▸ DATA EXTRACT
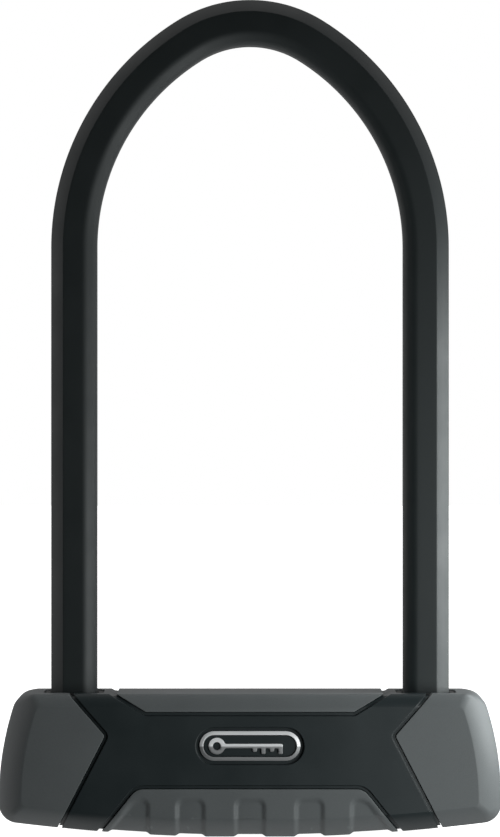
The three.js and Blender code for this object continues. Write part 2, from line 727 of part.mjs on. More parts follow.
// The sidebar springs out into one groove with the bolts drawn back, and the other with them out
function makeCylinderBody() {
  const shell = turned([[0, CYLINDER_BOTTOM_Z], [CYLINDER_R, CYLINDER_BOTTOM_Z],
    [CYLINDER_R, CYLINDER_TOP_Z], [0, CYLINDER_TOP_Z]], ROUND_SIDES);
  const bore = upright(circle(BORE_R, ROUND_SIDES), CYLINDER_BOTTOM_Z + LIP,
    CYLINDER_TOP_Z + OVERSHOOT);
  const mouth = upright(circle(NOSE_R + GAP, HOLE_SIDES), 0, CYLINDER_BOTTOM_Z + LIP + OVERSHOOT);
  const halfGroove = SIDEBAR_WIDTH / 2 + GAP;
  const grooveHeight = [sidebarBottom - GAP, sidebarTop + GAP];
  const openGroove = upright(rectangle(halfGroove, SIDEBAR_TRAVEL, 0, BORE_R), ...grooveHeight);
  const lockedGroove = upright(rectangle(SIDEBAR_TRAVEL, halfGroove, -BORE_R, 0), ...grooveHeight);
  const pinHole = through(circle(RETAINING_PIN_R + GAP, PIN_SIDES, 0, RETAINING_PIN_Z),
    -CYLINDER_R - OVERSHOOT, GAP - PIN_INNER_Y);
  const pinHoles = [pinHole, pinHole.mirror([0, 1, 0])];
  return cut(shell, bore, mouth, openGroove, lockedGroove, ...pinHoles);
}

const coreBottom = CYLINDER_BOTTOM_Z + LIP + GAP;
const coreFloor = coreBottom + LIP;
const guardBottom = coreFloor + GAP;
const stackStart = guardBottom + DRILL_GUARD_THICKNESS + GAP;
const stackPitch = DISC_THICKNESS + SPACER_THICKNESS + 2 * GAP;
const stackEnd = stackStart + DISC_COUNT * stackPitch - SPACER_THICKNESS - GAP;
const sidebarBottom = stackStart;
const sidebarTop = stackEnd - GAP;
const sidebarInnerR = DISC_R - SIDEBAR_IN_GATE;
const sidebarOuterR = BORE_R - 2 * GAP;

function makeCore() {
  const body = turned([[0, CYLINDER_BOTTOM_Z + GAP], [NOSE_R, CYLINDER_BOTTOM_Z + GAP],
    [NOSE_R, coreBottom], [CORE_R, coreBottom], [CORE_R, stackEnd], [0, stackEnd]], ROUND_SIDES);
  const hollow = upright(circle(CORE_INNER_R, ROUND_SIDES), coreFloor, stackEnd + OVERSHOOT);
  const slot = upright(rectangle(SIDEBAR_WIDTH / 2 + GAP / 2, CORE_R / 2, 0, CORE_R),
    sidebarBottom - GAP, sidebarTop + GAP);
  return cut(body, hollow, slot, keyway(0, coreFloor + OVERSHOOT));
}

// Flat disc with the key slot and, where a code disc needs it, a gate for the sidebar
function makeDisc(bottom, thickness, gated) {
  const disc = upright(circle(DISC_R, ROUND_SIDES), bottom, bottom + thickness);
  const height = [bottom - OVERSHOOT, bottom + thickness + OVERSHOOT];
  const slotted = cut(disc, keyway(...height));
  const gate = upright(rectangle(SIDEBAR_WIDTH / 2 + GAP, SIDEBAR_IN_GATE + GAP, 0, DISC_R),
    ...height);
  return gated ? cut(slotted, gate) : slotted;
}

function makeSidebar() {
  return block([-SIDEBAR_WIDTH / 2, SIDEBAR_WIDTH / 2], [sidebarInnerR, sidebarOuterR],
    [sidebarBottom, sidebarTop]);
}

function makeCoreTail() {
  const plate = upright(circle(CORE_R, ROUND_SIDES), stackEnd + GAP, CYLINDER_TOP_Z);
  const post = upright(rectangle(TAIL_WIDTH / 2, TAIL_WIDTH / 2), CYLINDER_TOP_Z - OVERSHOOT,
    TAIL_TOP_Z);
  return joined(plate, post);
}

function makeRetainingPin() {
  return through(circle(RETAINING_PIN_R, PIN_SIDES, 0, RETAINING_PIN_Z),
    -HOUSING_HALF_DEPTH, -PIN_INNER_Y);
}

// ---------- Keyhole cover ----------

const escutcheonTop = ESCUTCHEON_Z + ESCUTCHEON_THICKNESS;
const shutterBottom = escutcheonTop + GAP;

function makeEscutcheon() {
  const keyWindow = rectangle(WINDOW_WIDTH / 2, KEYWAY_LENGTH / 2);
  const slotFrom = NIB_FROM_X - RUNNING;
  const slotTo = NIB_TO_X + SHUTTER_TRAVEL + RUNNING;
  const slotHalfWidth = NIB_HALF_WIDTH + RUNNING;
  const slot = rectangle((slotTo - slotFrom) / 2, slotHalfWidth, (slotTo + slotFrom) / 2);
  const thumbSlot = roundCorners(slot, slotHalfWidth - GAP / 2);
  return upright(circle(ESCUTCHEON_R, ROUND_SIDES), ESCUTCHEON_Z, escutcheonTop,
    [keyWindow, thumbSlot]);
}

// Small plate that slides aside, with a thumb nib that shows in the slot
function makeShutter() {
  const height = [shutterBottom, shutterBottom + SHUTTER_THICKNESS];
  const blade = block([BLADE_FROM_X, BLADE_TO_X], [-SHUTTER_HALF_WIDTH, SHUTTER_HALF_WIDTH],
    height);
  const neck = block([BLADE_TO_X - OVERSHOOT, NIB_TO_X], [-NECK_HALF_WIDTH, NECK_HALF_WIDTH],
    height);
  const nib = block([NIB_FROM_X, NIB_TO_X], [-NIB_HALF_WIDTH, NIB_HALF_WIDTH],
    [ESCUTCHEON_Z + GAP, shutterBottom + GAP]);
  return joined(blade, neck, nib);
}

// ---------- Assembly ----------

const finishes = {
  black: { color: 0x202324, roughness: 0.55, metalness: 0 },
  grey: { color: 0x55595a, roughness: 0.55, metalness: 0 },
  sleeve: { color: 0x1b1e1f, roughness: 0.5, metalness: 0 },
  seal: { color: 0x141616, roughness: 0.8, metalness: 0 },
  silver: { color: 0xb8bbbd, roughness: 0.25, metalness: 0.9 },
  steel: { color: 0x8c8f92, roughness: 0.35, metalness: 0.9 },
  brass: { color: 0xb59a56, roughness: 0.35, metalness: 0.9 },
};

const lock = new THREE.Group();

function place(name, solid, finish) {
  const mesh = new THREE.Mesh(toGeometry(solid), new THREE.MeshStandardMaterial(finishes[finish]));
  mesh.name = name;
  lock.add(mesh);
}

function placePair(name, rightSolid, finish) {
  place(`right_${name}`, rightSolid, finish);
  place(`left_${name}`, mirrorX(rightSolid), finish);
}

function placeShackle() {
  place('shackle_sleeve', makeSleeve(), 'sleeve');
  place('shackle_bar', makeBar(), 'steel');
}

function placeCovers() {
  const cover = makeCover();
  place('front_shell', frontHalf(cover), 'black');
  place('rear_shell', rearHalf(cover), 'black');
  placePair('end_cap', makeCap(), 'grey');
  place('top_trim', makeTrim(), 'grey');
  place('bottom_grip', makeGrip(), 'grey');
  placePair('collar', makeCollar(), 'seal');
  place('badge_rim', makeBadgeRim(), 'silver');
  place('badge_plate', makeBadgePlate(), 'black');
  place('badge_emblem', makeEmblem(), 'silver');
  place('keyhole_escutcheon', makeEscutcheon(), 'black');
  place('keyhole_shutter', makeShutter(), 'black');
}

function placeHousing() {
  place('lock_housing', makeHousing(), 'steel');
  placePair('end_plug', makeEndPlug(), 'steel');
  placePair('foot_guide', makeFootGuide(), 'black');
  placePair('bolt_guide', makeBoltGuide(), 'black');
  placePair('bolt', makeBolt(), 'steel');
  placePair('drive_pin', makeDrivePin(), 'steel');
}

function placeCylinder() {
  place('cylinder_body', makeCylinderBody(), 'brass');
  place('cylinder_core', makeCore(), 'brass');
  place('core_tail', makeCoreTail(), 'steel');
  place('drive_cam', makeCam(), 'steel');
  place('sidebar', makeSidebar(), 'steel');
  place('drill_guard', makeDisc(guardBottom, DRILL_GUARD_THICKNESS, false), 'steel');
  for (let i = 0; i < DISC_COUNT; i += 1) {
    const bottom = stackStart + i * stackPitch;
    place(`code_disc_${i + 1}`, makeDisc(bottom, DISC_THICKNESS, true), 'brass');
    if (i < DISC_COUNT - 1) {
      const spacerBottom = bottom + DISC_THICKNESS + GAP;
      place(`disc_spacer_${i + 1}`, makeDisc(spacerBottom, SPACER_THICKNESS, true), 'steel');
    }
  }
  place('front_retaining_pin', makeRetainingPin(), 'steel');
  place('rear_retaining_pin', makeRetainingPin().mirror([0, 1, 0]), 'steel');
}

placeShackle();
placeCovers();
placeHousing();
placeCylinder();

export default lock;
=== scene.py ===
"""A U lock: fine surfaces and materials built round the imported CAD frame.

Metres, +Z up, the badge faces -Y. Places and main sizes come from the CAD nodes' boxes and the
driving dimensions below. The sizes of small details stand in their own functions.
"""

import json
import math

import bmesh
import bpy
from mathutils import Matrix, Vector


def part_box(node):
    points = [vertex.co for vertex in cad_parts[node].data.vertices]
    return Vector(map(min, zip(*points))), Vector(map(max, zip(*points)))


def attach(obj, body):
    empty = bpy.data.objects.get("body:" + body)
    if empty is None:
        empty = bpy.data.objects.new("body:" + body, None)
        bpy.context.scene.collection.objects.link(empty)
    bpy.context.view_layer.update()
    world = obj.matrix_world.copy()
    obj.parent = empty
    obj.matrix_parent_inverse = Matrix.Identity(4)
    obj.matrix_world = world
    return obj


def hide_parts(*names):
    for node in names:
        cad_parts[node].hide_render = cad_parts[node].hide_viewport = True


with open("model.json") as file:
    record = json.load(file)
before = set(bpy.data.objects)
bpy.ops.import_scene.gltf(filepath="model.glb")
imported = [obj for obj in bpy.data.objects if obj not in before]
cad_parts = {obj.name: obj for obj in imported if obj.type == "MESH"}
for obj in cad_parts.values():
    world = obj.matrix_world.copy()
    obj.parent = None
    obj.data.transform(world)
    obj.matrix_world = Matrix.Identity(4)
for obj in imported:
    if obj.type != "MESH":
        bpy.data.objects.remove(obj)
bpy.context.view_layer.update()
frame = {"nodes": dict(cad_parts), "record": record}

# ---------- Driving dimensions ----------

MM = 0.001
GAP = 0.3 * MM  # clearance between neighbouring pieces

SIDE_ARC_R = 86.2 * MM  # centre line of the U
TOP_ARC_R = 40.7 * MM
SLEEVE_WIDTH = 16.1 * MM
SLEEVE_CHAMFER = 4.4 * MM  # on the outside of the U
SLEEVE_INNER_WIDTH = 3.9 * MM  # the inner chamfers are wider than they are deep
SLEEVE_INNER_DEPTH = 2.2 * MM
BAR_R = 6.5 * MM
BAR_TAPER = 3 * MM  # length and end radius of the taper on each foot
BAR_TIP_R = 4.7 * MM
BOLT_TRAVEL = 5.5 * MM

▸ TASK
Only the lines from the one containing "place('front_retaining_pin', makeRetainingPin(), 'steel');" through the one containing "import math" are to be extracted, exactly as they appear, with both ends included.

▸ REPLY
  place('front_retaining_pin', makeRetainingPin(), 'steel');
  place('rear_retaining_pin', makeRetainingPin().mirror([0, 1, 0]), 'steel');
}

placeShackle();
placeCovers();
placeHousing();
placeCylinder();

export default lock;
=== scene.py ===
"""A U lock: fine surfaces and materials built round the imported CAD frame.

Metres, +Z up, the badge faces -Y. Places and main sizes come from the CAD nodes' boxes and the
driving dimensions below. The sizes of small details stand in their own functions.
"""

import json
import math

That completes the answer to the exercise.